Inner Collapse of Pride
Zechariah 11:2-3 - A Neville Goddard interpretation
Read Zechariah 11 in context
Scripture Focus
Biblical Context
Zechariah 11:2-3 depicts the fall of mighty symbols of power and the spoiled pride of leaders. It signals a deep inner shift in consciousness.
Neville's Inner Vision
In Zechariah’s symbol-laden scene, the fir and the cedar fall to show that outer grandeur is but a reflection of inner belief. The forest of the vintage coming down echoes the collapse of the mind’s pride when it mistakes possession for reality. The spoiled glory of the shepherds and the roaring lions reveal the outcome of clinging to a self-built order. Yet this is not a catastrophe but a gentle invitation: as you attend to the I AM within, the structures you have worshiped—wealth, status, control—lose their hold. When you claim, here and now, 'I AM' as your only reality, the apparent power of these images dissolves.

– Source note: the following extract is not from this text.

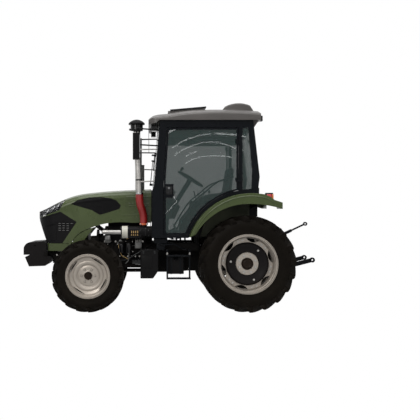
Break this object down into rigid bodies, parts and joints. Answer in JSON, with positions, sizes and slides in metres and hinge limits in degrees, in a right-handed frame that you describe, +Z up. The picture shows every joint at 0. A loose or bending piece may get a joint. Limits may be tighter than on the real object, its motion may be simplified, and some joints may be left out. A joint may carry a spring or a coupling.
{
  "type": "farm tractor with cab",
  "caption": "Four-wheel-drive farm tractor with an enclosed cab, tilting hood, hinged doors, steered front wheels, front slab weights and a three-point rear linkage.",
  "frame": {"origin": "on the ground, below the middle of the tractor's length and width", "axes": "+X forwards, +Y to the driver's left, +Z up"},
  "size_m": [4.2639, 1.76, 2.9825],
  "materials": {
    "green_paint": "glossy olive green enamel",
    "roof_paint": "satin grey-brown",
    "black_frame": "satin black powder coat",
    "chassis_black": "black painted castings",
    "rim_silver": "satin silver-beige enamel",
    "tyre": "dull black rubber",
    "black_plastic": "fine grain",
    "glass": "lightly tinted",
    "lamp_glass": "clear lens over bright reflectors",
    "lamp_black": "housings with clear and red lenses",
    "red_hose": "silicone rubber, semi-matt",
    "pipe_steel": "brushed",
    "seat_fabric": "woven cloth",
    "linkage_paint": "black enamel",
    "weight_iron": "black painted iron"
  },
  "bodies": {
    "chassis": {"lower_fairings": "green_paint", "rear_fenders": "green_paint", "bulkhead": "black_frame", "engine": "chassis_black", "radiator": "chassis_black", "drivetrain": "chassis_black", "front_frame": "chassis_black", "front_weights": "weight_iron", "front_axle": "chassis_black", "drawbar": "chassis_black", "air_cleaner": "black_plastic", "intake_pipes": "pipe_steel", "intake_hose": "red_hose", "exhaust": "pipe_steel", "cab_frame": "black_frame", "cab_floor": "black_frame", "cab_glass": "glass", "roof": "roof_paint", "lamps": "lamp_black", "seat": "seat_fabric", "console": "black_plastic", "steering_wheel": "black_plastic", "side_boxes": "black_plastic", "steps": "black_frame", "mirrors": "black_plastic"},
    "hood": {"hood": "green_paint", "grille": "black_plastic", "headlamps": "lamp_glass"},
    "door_left": {"door_left": "black_frame", "door_glass_left": "glass"},
    "door_right": {"door_right": "black_frame", "door_glass_right": "glass"},
    "roof_hatch": {"roof_hatch": "black_plastic"},
    "knuckle_left": {"knuckle_left": "chassis_black"},
    "knuckle_right": {"knuckle_right": "chassis_black"},
    "tie_rod": {"tie_rod": "linkage_paint"},
    "front_wheel_left": {"front_rim_left": "rim_silver", "front_tyre_left": "tyre"},
    "front_wheel_right": {"front_rim_right": "rim_silver", "front_tyre_right": "tyre"},
    "rear_wheel_left": {"rear_rim_left": "rim_silver", "rear_weight_left": "weight_iron", "rear_tyre_left": "tyre"},
    "rear_wheel_right": {"rear_rim_right": "rim_silver", "rear_weight_right": "weight_iron", "rear_tyre_right": "tyre"},
    "lift_arms": {"lift_arms": "linkage_paint"},
    "lift_rods": {"lift_rods": "linkage_paint"},
    "lower_links": {"lower_links": "linkage_paint"},
    "top_link": {"top_link": "linkage_paint"}
  },
  "joints": [
    {"name": "hood_tilt", "type": "hinge", "parent": "chassis", "child": "hood", "pos_m": [0.305, 0, 1.69], "axis": [0, -1, 0], "range_deg": [0, 55]},
    {"name": "door_left_swing", "type": "hinge", "parent": "chassis", "child": "door_left", "pos_m": [-0.935, 0.672, 1.86], "axis": [0, 0, 1], "range_deg": [0, 70]},
    {"name": "door_right_swing", "type": "hinge", "parent": "chassis", "child": "door_right", "pos_m": [-0.935, -0.672, 1.86], "axis": [0, 0, -1], "range_deg": [0, 70]},
    {"name": "roof_hatch_tilt", "type": "hinge", "parent": "chassis", "child": "roof_hatch", "pos_m": [0.004, 0, 2.886], "axis": [0, 1, 0], "range_deg": [0, 20]},
    {"name": "steer_left", "type": "hinge", "parent": "chassis", "child": "knuckle_left", "pos_m": [1.147, 0.56, 0.505], "axis": [0, 0, 1], "range_deg": [-40, 40]},
    {"name": "steer_right", "type": "hinge", "parent": "chassis", "child": "knuckle_right", "pos_m": [1.147, -0.56, 0.505], "axis": [0, 0, 1], "range_deg": [-40, 40]},
    {"name": "tie_rod_turn", "type": "hinge", "parent": "knuckle_left", "child": "tie_rod", "pos_m": [0.967, 0.56, 0.39], "axis": [0, 0, 1], "range_deg": [-40, 40]},
    {"name": "front_wheel_left_spin", "type": "hinge", "parent": "knuckle_left", "child": "front_wheel_left", "pos_m": [1.147, 0.71, 0.505], "axis": [0, 1, 0], "continuous": true},
    {"name": "front_wheel_right_spin", "type": "hinge", "parent": "knuckle_right", "child": "front_wheel_right", "pos_m": [1.147, -0.71, 0.505], "axis": [0, 1, 0], "continuous": true},
    {"name": "rear_wheel_left_spin", "type": "hinge", "parent": "chassis", "child": "rear_wheel_left", "pos_m": [-1.075, 0.68, 0.675], "axis": [0, 1, 0], "continuous": true},
    {"name": "rear_wheel_right_spin", "type": "hinge", "parent": "chassis", "child": "rear_wheel_right", "pos_m": [-1.075, -0.68, 0.675], "axis": [0, 1, 0], "continuous": true},
    {"name": "lift_arm_turn", "type": "hinge", "parent": "chassis", "child": "lift_arms", "pos_m": [-1.27, 0, 1.08], "axis": [0, 1, 0], "range_deg": [-24, 30]},
    {"name": "lower_link_turn", "type": "hinge", "parent": "chassis", "child": "lower_links", "pos_m": [-1.285, 0, 0.488], "axis": [0, 1, 0], "range_deg": [-16.5, 20.5]},
    {"name": "lift_rod_turn", "type": "hinge", "parent": "lift_arms", "child": "lift_rods", "pos_m": [-1.62, 0, 1.13], "axis": [0, 1, 0], "range_deg": [-30.5, 24.5]},
    {"name": "top_link_turn", "type": "hinge", "parent": "chassis", "child": "top_link", "pos_m": [-1.36, 0, 0.888], "axis": [0, 1, 0], "range_deg": [-40, 25]}
  ],
  "couplings": [
    {"joint": "steer_right", "follows": "steer_left", "ratio": 1},
    {"joint": "tie_rod_turn", "follows": "steer_left", "ratio": -1},
    {"joint": "lower_link_turn", "follows": "lift_arm_turn", "ratio": 0.667},
    {"joint": "lift_rod_turn", "follows": "lift_arm_turn", "ratio": -1}
  ]
}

The judgments of the outer world are the inner judgments you hold about yourself, and they yield to the awareness that you are God in expression. Such 'judgment' is mercy guiding you back to your true kingdom, where you reign as consciousness, not as the sum of external signs. This is the inner correction that restores the throne to the one I am within you.
Practice This Now
Imaginative Act: Assume the I AM here and now; revise the scene by declaring, 'I am the wealth and power of God, and I need not prove it to anyone.' Feel the truth by sinking into stillness and letting abundance fill your inner sense until it radiates outward.